<<<<

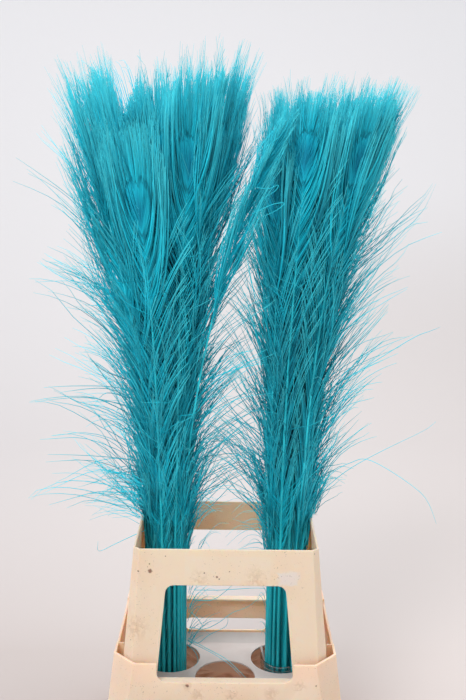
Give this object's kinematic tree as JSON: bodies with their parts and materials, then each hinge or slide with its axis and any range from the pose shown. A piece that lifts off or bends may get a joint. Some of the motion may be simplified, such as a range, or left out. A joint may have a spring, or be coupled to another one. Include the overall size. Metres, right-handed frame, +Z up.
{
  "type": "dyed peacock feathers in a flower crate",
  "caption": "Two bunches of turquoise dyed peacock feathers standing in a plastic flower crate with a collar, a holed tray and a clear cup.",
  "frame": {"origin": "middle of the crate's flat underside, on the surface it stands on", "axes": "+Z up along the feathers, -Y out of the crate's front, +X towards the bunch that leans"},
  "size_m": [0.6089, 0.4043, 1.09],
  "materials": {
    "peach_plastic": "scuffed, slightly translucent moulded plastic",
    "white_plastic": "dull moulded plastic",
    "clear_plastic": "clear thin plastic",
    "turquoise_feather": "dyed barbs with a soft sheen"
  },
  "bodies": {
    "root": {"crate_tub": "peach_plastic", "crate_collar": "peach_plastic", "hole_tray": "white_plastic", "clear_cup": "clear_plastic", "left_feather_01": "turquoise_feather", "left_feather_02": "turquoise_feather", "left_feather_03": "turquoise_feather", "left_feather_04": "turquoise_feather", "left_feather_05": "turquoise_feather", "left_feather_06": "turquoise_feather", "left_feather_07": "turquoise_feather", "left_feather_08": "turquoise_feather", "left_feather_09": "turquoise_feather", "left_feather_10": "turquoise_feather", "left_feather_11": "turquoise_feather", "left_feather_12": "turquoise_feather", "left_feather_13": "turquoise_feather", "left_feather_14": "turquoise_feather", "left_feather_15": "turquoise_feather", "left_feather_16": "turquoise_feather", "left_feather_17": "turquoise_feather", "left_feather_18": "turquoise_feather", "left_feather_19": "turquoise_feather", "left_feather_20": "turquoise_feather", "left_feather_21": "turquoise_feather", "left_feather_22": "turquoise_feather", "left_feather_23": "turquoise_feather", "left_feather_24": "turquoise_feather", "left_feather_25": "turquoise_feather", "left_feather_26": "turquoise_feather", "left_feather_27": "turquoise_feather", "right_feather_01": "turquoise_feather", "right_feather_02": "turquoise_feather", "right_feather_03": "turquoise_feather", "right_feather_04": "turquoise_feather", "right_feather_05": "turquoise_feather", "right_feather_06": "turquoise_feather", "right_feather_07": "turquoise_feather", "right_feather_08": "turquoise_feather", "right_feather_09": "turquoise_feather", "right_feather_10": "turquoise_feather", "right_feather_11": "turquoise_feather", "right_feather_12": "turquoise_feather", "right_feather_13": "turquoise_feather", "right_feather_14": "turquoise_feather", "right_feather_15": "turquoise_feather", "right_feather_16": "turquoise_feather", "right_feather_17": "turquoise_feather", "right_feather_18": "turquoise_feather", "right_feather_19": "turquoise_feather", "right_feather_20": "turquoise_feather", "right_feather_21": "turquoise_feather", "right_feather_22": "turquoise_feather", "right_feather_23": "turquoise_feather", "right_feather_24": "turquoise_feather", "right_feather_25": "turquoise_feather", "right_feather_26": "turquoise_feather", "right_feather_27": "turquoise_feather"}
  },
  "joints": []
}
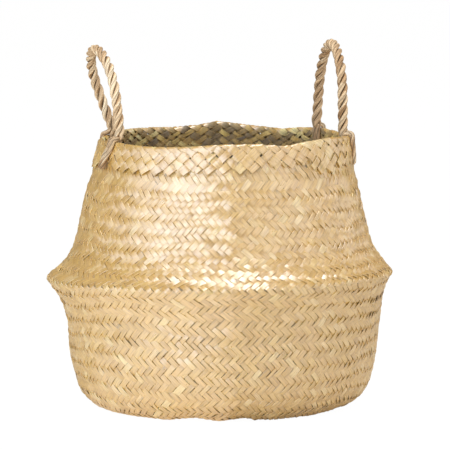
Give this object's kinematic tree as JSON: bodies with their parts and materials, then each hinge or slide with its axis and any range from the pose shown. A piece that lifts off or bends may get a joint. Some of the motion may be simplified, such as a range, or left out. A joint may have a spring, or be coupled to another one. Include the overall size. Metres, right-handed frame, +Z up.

>>>>

(The exercise) Using the data above, reproduce every line exactly.

(The result)
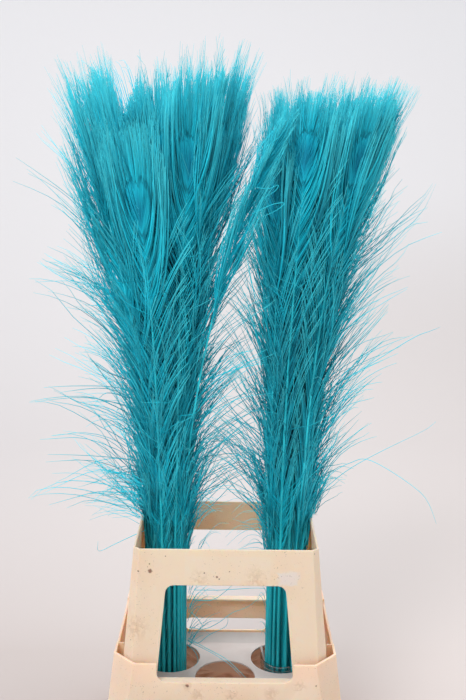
Give this object's kinematic tree as JSON: bodies with their parts and materials, then each hinge or slide with its axis and any range from the pose shown. A piece that lifts off or bends may get a joint. Some of the motion may be simplified, such as a range, or left out. A joint may have a spring, or be coupled to another one. Include the overall size. Metres, right-handed frame, +Z up.
{
  "type": "dyed peacock feathers in a flower crate",
  "caption": "Two bunches of turquoise dyed peacock feathers standing in a plastic flower crate with a collar, a holed tray and a clear cup.",
  "frame": {"origin": "middle of the crate's flat underside, on the surface it stands on", "axes": "+Z up along the feathers, -Y out of the crate's front, +X towards the bunch that leans"},
  "size_m": [0.6089, 0.4043, 1.09],
  "materials": {
    "peach_plastic": "scuffed, slightly translucent moulded plastic",
    "white_plastic": "dull moulded plastic",
    "clear_plastic": "clear thin plastic",
    "turquoise_feather": "dyed barbs with a soft sheen"
  },
  "bodies": {
    "root": {"crate_tub": "peach_plastic", "crate_collar": "peach_plastic", "hole_tray": "white_plastic", "clear_cup": "clear_plastic", "left_feather_01": "turquoise_feather", "left_feather_02": "turquoise_feather", "left_feather_03": "turquoise_feather", "left_feather_04": "turquoise_feather", "left_feather_05": "turquoise_feather", "left_feather_06": "turquoise_feather", "left_feather_07": "turquoise_feather", "left_feather_08": "turquoise_feather", "left_feather_09": "turquoise_feather", "left_feather_10": "turquoise_feather", "left_feather_11": "turquoise_feather", "left_feather_12": "turquoise_feather", "left_feather_13": "turquoise_feather", "left_feather_14": "turquoise_feather", "left_feather_15": "turquoise_feather", "left_feather_16": "turquoise_feather", "left_feather_17": "turquoise_feather", "left_feather_18": "turquoise_feather", "left_feather_19": "turquoise_feather", "left_feather_20": "turquoise_feather", "left_feather_21": "turquoise_feather", "left_feather_22": "turquoise_feather", "left_feather_23": "turquoise_feather", "left_feather_24": "turquoise_feather", "left_feather_25": "turquoise_feather", "left_feather_26": "turquoise_feather", "left_feather_27": "turquoise_feather", "right_feather_01": "turquoise_feather", "right_feather_02": "turquoise_feather", "right_feather_03": "turquoise_feather", "right_feather_04": "turquoise_feather", "right_feather_05": "turquoise_feather", "right_feather_06": "turquoise_feather", "right_feather_07": "turquoise_feather", "right_feather_08": "turquoise_feather", "right_feather_09": "turquoise_feather", "right_feather_10": "turquoise_feather", "right_feather_11": "turquoise_feather", "right_feather_12": "turquoise_feather", "right_feather_13": "turquoise_feather", "right_feather_14": "turquoise_feather", "right_feather_15": "turquoise_feather", "right_feather_16": "turquoise_feather", "right_feather_17": "turquoise_feather", "right_feather_18": "turquoise_feather", "right_feather_19": "turquoise_feather", "right_feather_20": "turquoise_feather", "right_feather_21": "turquoise_feather", "right_feather_22": "turquoise_feather", "right_feather_23": "turquoise_feather", "right_feather_24": "turquoise_feather", "right_feather_25": "turquoise_feather", "right_feather_26": "turquoise_feather", "right_feather_27": "turquoise_feather"}
  },
  "joints": []
}
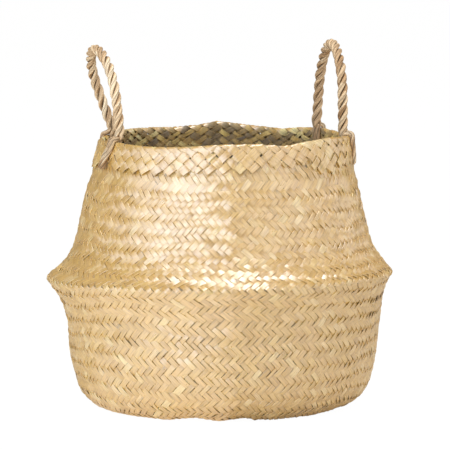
Give this object's kinematic tree as JSON: bodies with their parts and materials, then each hinge or slide with its axis and any range from the pose shown. A piece that lifts off or bends may get a joint. Some of the motion may be simplified, such as a range, or left out. A joint may have a spring, or be coupled to another one. Include the overall size. Metres, right-handed frame, +Z up.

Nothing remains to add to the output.